──────── Data section

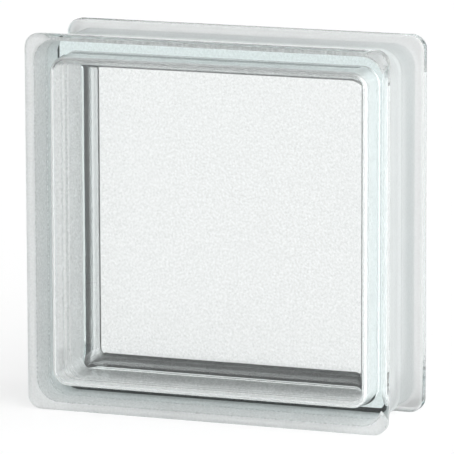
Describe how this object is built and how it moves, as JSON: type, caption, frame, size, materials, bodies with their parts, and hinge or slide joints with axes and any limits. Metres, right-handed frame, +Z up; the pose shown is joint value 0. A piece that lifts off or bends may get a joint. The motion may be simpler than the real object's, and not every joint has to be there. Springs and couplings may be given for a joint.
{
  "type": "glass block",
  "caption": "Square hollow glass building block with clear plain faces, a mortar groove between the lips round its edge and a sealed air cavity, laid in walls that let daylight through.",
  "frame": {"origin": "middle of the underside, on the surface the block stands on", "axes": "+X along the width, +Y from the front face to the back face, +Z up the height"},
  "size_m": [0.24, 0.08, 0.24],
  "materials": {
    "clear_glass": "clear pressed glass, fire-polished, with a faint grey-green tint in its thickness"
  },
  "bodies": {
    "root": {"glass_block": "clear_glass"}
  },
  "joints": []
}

────────────────

Task to complete >>
Reproduce the data shown above exactly.

Worked solution >>
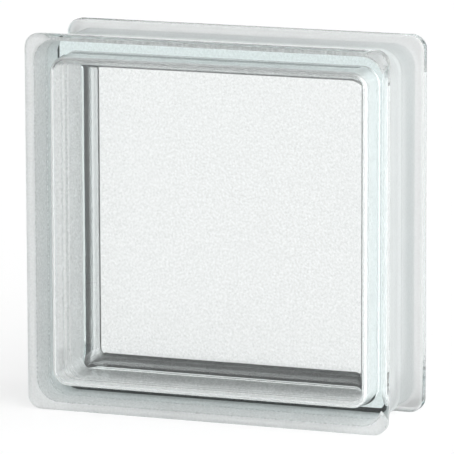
Describe how this object is built and how it moves, as JSON: type, caption, frame, size, materials, bodies with their parts, and hinge or slide joints with axes and any limits. Metres, right-handed frame, +Z up; the pose shown is joint value 0. A piece that lifts off or bends may get a joint. The motion may be simpler than the real object's, and not every joint has to be there. Springs and couplings may be given for a joint.
{
  "type": "glass block",
  "caption": "Square hollow glass building block with clear plain faces, a mortar groove between the lips round its edge and a sealed air cavity, laid in walls that let daylight through.",
  "frame": {"origin": "middle of the underside, on the surface the block stands on", "axes": "+X along the width, +Y from the front face to the back face, +Z up the height"},
  "size_m": [0.24, 0.08, 0.24],
  "materials": {
    "clear_glass": "clear pressed glass, fire-polished, with a faint grey-green tint in its thickness"
  },
  "bodies": {
    "root": {"glass_block": "clear_glass"}
  },
  "joints": []
}